自民党・公明党等から提案の「農業政策の立て直しを求める意見書(案)」への反対討論
No.25
自民党・公明党等から提案の「農業政策の立て直しを求める意見書(案)」への反対討論 2012年 3月 27日
日本共産党は、自民党・公明党等から提案されております「戸別所得補償制度の見直し等、農業政策の立て直しを求める意見書(案)」に反対の立場を表明しておりますので、私は議員団を代表してその理由を述べ、討論を行います。
第一に、意見書案は、表題の通り戸別所得補償制度を見直すとのことですが、所得補償は、国土と環境の保全など農業の果たす多面的な役割への評価、条件の不利な土地での営農の保障、有機農業の育成などにとって必要な制度であります。もっともこの制度は、生産量や販売量とは無関係に一定の基準で農家の所得を補償する仕組みであるため、だからこそ、まず価格保障制度を基本としたうえで、この所得補償も適切に組み合わせるべきなのであります。価格保障は生産コストと販売価格の差額をカバーするもので、これは生産・販売量の増加が収入増に結びつき、生産意欲を高める動機付けとなって、安定した再生産を裏付けるものであります。

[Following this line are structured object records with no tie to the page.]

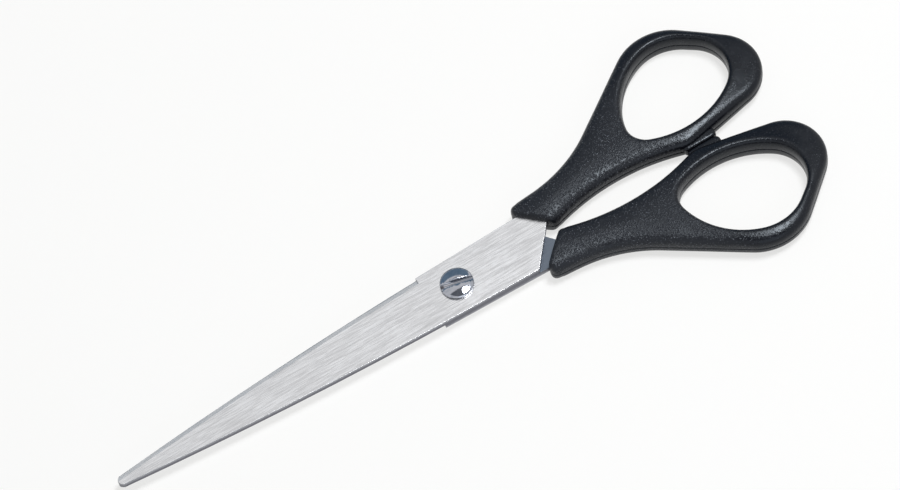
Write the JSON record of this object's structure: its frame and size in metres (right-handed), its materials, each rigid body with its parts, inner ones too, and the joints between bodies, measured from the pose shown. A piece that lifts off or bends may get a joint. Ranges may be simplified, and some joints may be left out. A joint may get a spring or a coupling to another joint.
{
  "type": "fabric shears",
  "caption": "Straight stainless shears with slim tapered blades, a slotted pivot screw and moulded black handles with oval finger loops.",
  "frame": {"origin": "on the pivot axis, in the shear plane between the two blades; with the loops as far behind the pivot as the tips are in front of it, this is also the centre of the closed shears' box", "axes": "+X from the pivot towards the finger loops, +Y towards the upper handle, +Z along the pivot axis, out of the slotted screw head"},
  "size_m": [0.21, 0.0758, 0.0084],
  "materials": {
    "blade_steel": "stainless steel, brushed along the blade",
    "handle_plastic": "black moulded plastic, satin on the loops and finely spark-eroded on the shanks",
    "screw_steel": "polished nickel-plated steel"
  },
  "bodies": {
    "lower_half": {"lower_blade": "blade_steel", "lower_handle": "handle_plastic", "pivot_screw": "screw_steel", "spring_washer": "screw_steel", "pivot_nut": "screw_steel"},
    "upper_half": {"upper_blade": "blade_steel", "upper_handle": "handle_plastic"}
  },
  "joints": [
    {"name": "blade_pivot", "type": "hinge", "parent": "lower_half", "child": "upper_half", "pos_m": [0, 0, 0], "axis": [0, 0, 1], "range_deg": [0, 70]}
  ]
}
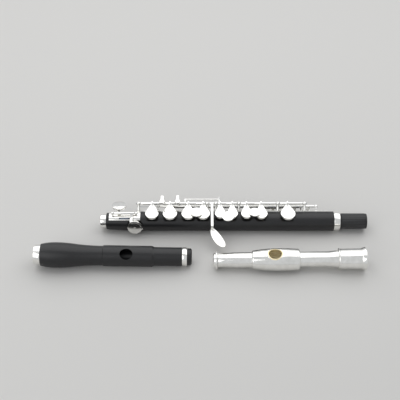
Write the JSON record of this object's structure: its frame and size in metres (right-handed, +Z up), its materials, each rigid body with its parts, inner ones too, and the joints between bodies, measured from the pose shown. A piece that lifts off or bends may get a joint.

自然の制約を大きく受ける農業分野においては農産物価格を公的・政策的に支えることが必要であり、イギリスでもこのような価格保障制度で自給率を回復向上させましたし、アメリカでも一旦廃止していたこのような仕組みを十年前には復活させています。
民主党政府の所得補償制度が批判されるべきなのは、今も言いました、基本である価格保障を全く無視していることであり、また輸入自由化と一体のものとして位置付けられていることであります。意見書案では、農業再生の要である価格保障について全く言及されていないことが、まず第一の反対理由であります。
第二に、農業政策の立て直しや自給率の向上を言うのなら、特に今日の情勢の元では、TPPに参加すべきでないとの意思表示が絶対に不可欠であります。農林水産省でさえ、参加すれば、食料自給率は13%に低下するとの試算を発表しています。正に立て直し以前の問題であり、いくらあれこれの国内対策を弄しても、一方で輸入自由化を進めていては、農業再生はありえないことは明白であります。輸出のためでなく、国民のための食料生産を最優先し、実効ある輸入規制や価格保障などの食料農業政策を自主的に決定するべきであります。
第三に、意見書案には、農地集積を進めるとか農地の規模拡大、強い農業などの趣旨のことが書かれています。しかしこれらは、昨秋策定された民主党政権の「我が国の食と農林漁業の再生のための基本方針・行動計画」で謳われている通りのことであって、しかも、農地集積は民主党政権の来年度農業予算の中でも目玉とされているもののひとつであります。政府の方針では、「平地で20〜30ha、中山間地で10〜20haの規模の経営体をめざす」とのことですが、周知の通り、日本の農業を実際に担っているのは家族経営であって、一農家当たりの耕地面積が約1.8haという事実からみれば、これはいかにも無謀な方針であります。仮にこの通り大規模化されたとしても、未だアメリカはこの6倍、オーストラリアは100倍の経営面積を持っていますから、いくら競争力云々、強い農業と言ってみたところで、自由化に太刀打ち出来るわけがありません。これでは、民主・自民、相競って農家つぶしをすすめていることになるのではありませんか。
最後に、第四の理由は、大きく言って、日本農業が今日のような現状に至った経過と原因についての分析が無いことであります。自給率の向上を求めておられることについては全く大賛成でありますが、それなら、なぜ日本の食料自給率は低下の一途を辿ってきたのでありましょうか。戦後、アメリカとの間でMSA余剰農産物協定が結ばれ、小麦などが大量に輸入され、その後、1961年の農業基本法以来、日本の農業は農産物輸入自由化の拡大と減反や宅地並課税など、自給率低下が、いわば政策的目的意識的に進められてきたのであります。自給率向上を目指すためにこそ、私はこのような歴史の総括と反省が必要だと思いますが如何でしょうか。
以上、賛成できない理由を挙げ、反対討論とします。